At a time when it seems that the US and European based music industries, hand in hand, still take up most of music fans' attention, Australia on the other side of the world has unnoticeably and effectively set up itself as a competitive base for music artists to "strike" with.

One of those bands that have emerged from the Australian continent and which has managed to build themselves up a strong reputation as an indie-rock band are Sydney four piece, Bluebottle Kiss. The band was originally formed in 1993 and since then has gone through some line-up changes, and has released various singles and seven albums and EPs. Their latest album, 'The Revenge Is Slow’, has just come out on local label, Nonzero.

Bluebottle Kiss's sound has been compared to Coldplay and The Go-Betweens. They seem quite uncertain about this, but do play their instruments warmly and with great conviction. The band have just finished an Australian tour and have also toured the US.

The group, which consists of Jamie Hutchings (vocals, guitar), Ben Fletcher (guitar), Richard Conelliano (drums) and Ben Grounds (bass), are now at a point where they are starting to introduce their music more and more to an overseas market .As well as putting records out in the States, they have also recently released their debut European release, 'Ounce of Your Cruelty', a three track EP, on the British Sugar Shack label.

Jamie Hutchings spoke to Pennyblackmusic about the history of the band and its hopefully promising future.


PB: You, Ben Fletcher and Richard Conelliano first formed Bluebottle Kiss in 1993. Were you in any other bands before that and how did you meet each other?

JH: Technically I'm the only original member. Ben joined 6 months later. He was a lot younger, only 16, and we knew each other through mutual friends. Richard is actually our third drummer, though he's been with us the longest (since 1996). Before this band I was in a couple of garage bands that never really got out of the garage to play shows or to release anything.

BP: You made some line-up changes in 2001 when Ben Grounds come into the band and Ben Fletcher moved from a bass onto a guitar.

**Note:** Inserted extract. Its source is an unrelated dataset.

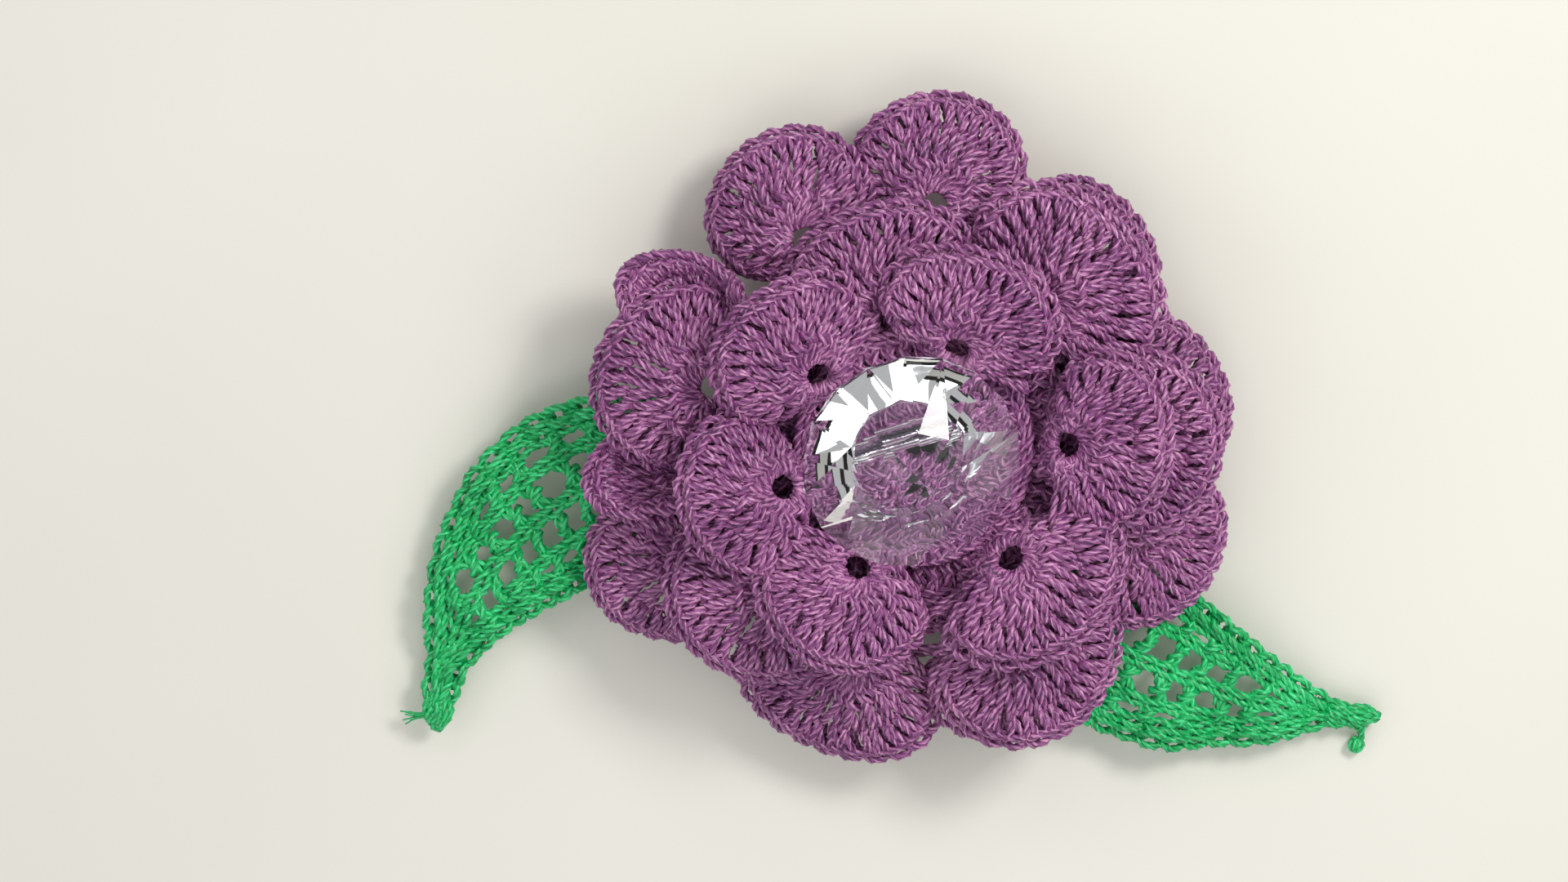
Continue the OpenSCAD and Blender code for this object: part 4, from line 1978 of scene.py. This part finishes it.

What made you do such change and are you happy with the results ?

JH: That was Ben's call. He was disinterested with the bass and wanted to move on to guitar. I’d been the only guitarist up to that stage. Considering what we'd been through in the US a change seemed like a good idea. I'm enjoying it now. At first I wasn't sure if I wanted to half the guitar playing but I'm enjoying the flexibility and the broader range it gives us melodically and texturally.

PB: What exactly you mean by "considering what we’d been through in the US"?

JH: We went over there because we’d had our last album released by an internet label. We got over there and they went bankrupt. The shows they’d booked us were pretty shocking, so we ended up booking shows by ourselves. We bought a van, built beds in it and lived in it for 3 months. It was fun but very tiring.

PB: You have just finished your latest Australian tour in May. How was the tour ? How did your fans react to your new songs from your new album ‘The Revenge Is Slow’?

JH: It went very well. We've managed to get quite a healthy following despite being an independent band, which is tough over here. I'd call the tour a success for us, for sure.

PB: How do you collaborate on writing music and lyrics?

JH: To be honest we don't really. I write the songs and everyone seems happy with that. If we had more time and didn't have day jobs, we'd have more time to collaborate. It's usually "Here's the songs ! Lets get to work" and it goes from there. The other guys have other bands they play in as well though, so everyone has a creative outlet in terms of writing for different projects.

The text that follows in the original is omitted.